Earlier in his ministry, Jesus told James and John, “You will indeed drink from my cup” (Matthew 20:23). Acts 12:2 reveals how James drank the cup of suffering to the bitter dregs. Herod put James to death by the sword. The Savior tells his believers that connected to following him is “taking up our cross.”  The Bible makes it clear that there are many “hardships” (Acts 14:22) for his believers before they get to heaven.

However, we are not helpless in the face of hardships and persecution that come to us as Christians. Note Acts 12:5: “The church was earnestly praying to God for [Peter].”  When things get tough for us as Christians, we are inclined to think of how we must muster our own might to confront the onslaught.  We think about rallying people and forces to defend ourselves against the evil ones that oppose us.  But it is not by human might and power that we withstand persecution and are able to carry our cross.  The church of believers in this chapter teaches us what’s important to remember:  they “earnestly prayed” for Peter. Prayer is a ‘weapon’ that God has given us to confront opposition to our faith in Christ.  This is our first option, not a last resort.
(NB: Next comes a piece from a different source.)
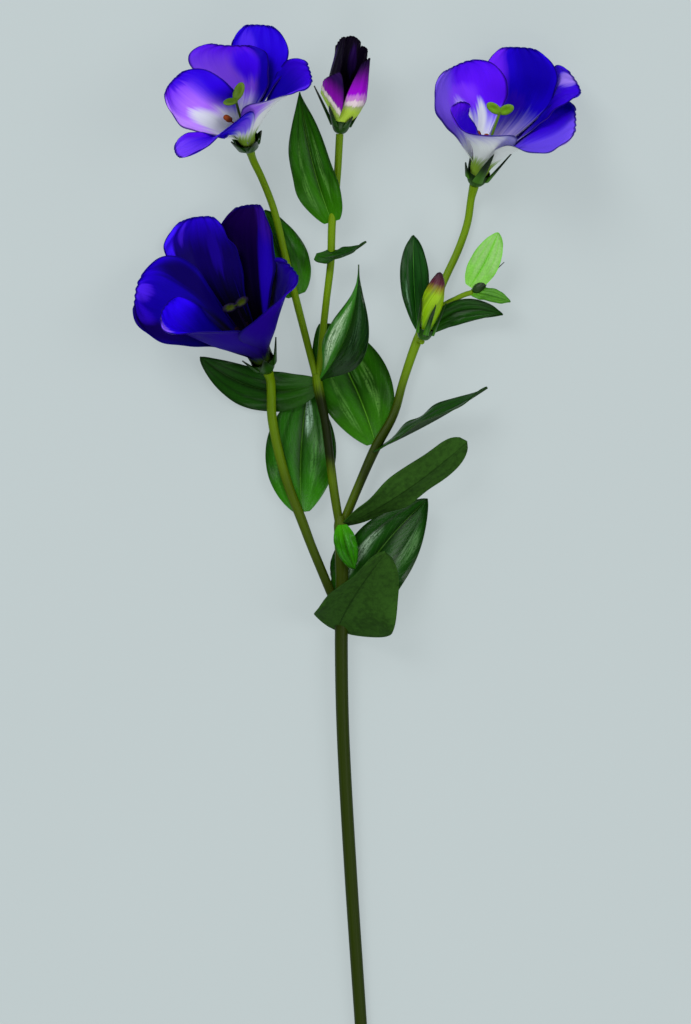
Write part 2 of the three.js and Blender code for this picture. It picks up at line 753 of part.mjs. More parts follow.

Persecution is prevalent in our times. In other parts of our world today, Christians are imprisoned and put to death for their faith.  And Christians are being harassed and marginalized by a world of people that is growing more and more ignorant and indifferent and hostile to the unchanging, absolute and eternal truth of God’s Word.  But no matter what chaos and calamity the devil incites against the church, the Lord will not allow the power of hell to overcome it.

He will answer the prayers of his church for help and deliverance.  In fact, he will answer in ways that are even beyond our imagination.  Note in Acts 12:15-16 how astonished and even incredulous the believers were that the Lord rescued Peter from prison and death!  Again and again the Scriptures reveal that nothing is impossible with God…He is “able to do immeasurably more than all we ask or imagine” (Ephesians 3:20).

So pray earnestly for the church militant, and trust in the almighty power of God to help and deliver us.  Pray regularly and trust in the loving will of God for help and rescue.  And in the final deliverance, when God takes each and every believer to be with him in heaven, then indeed they will “have come out of the great tribulation” (Revelation 7:14).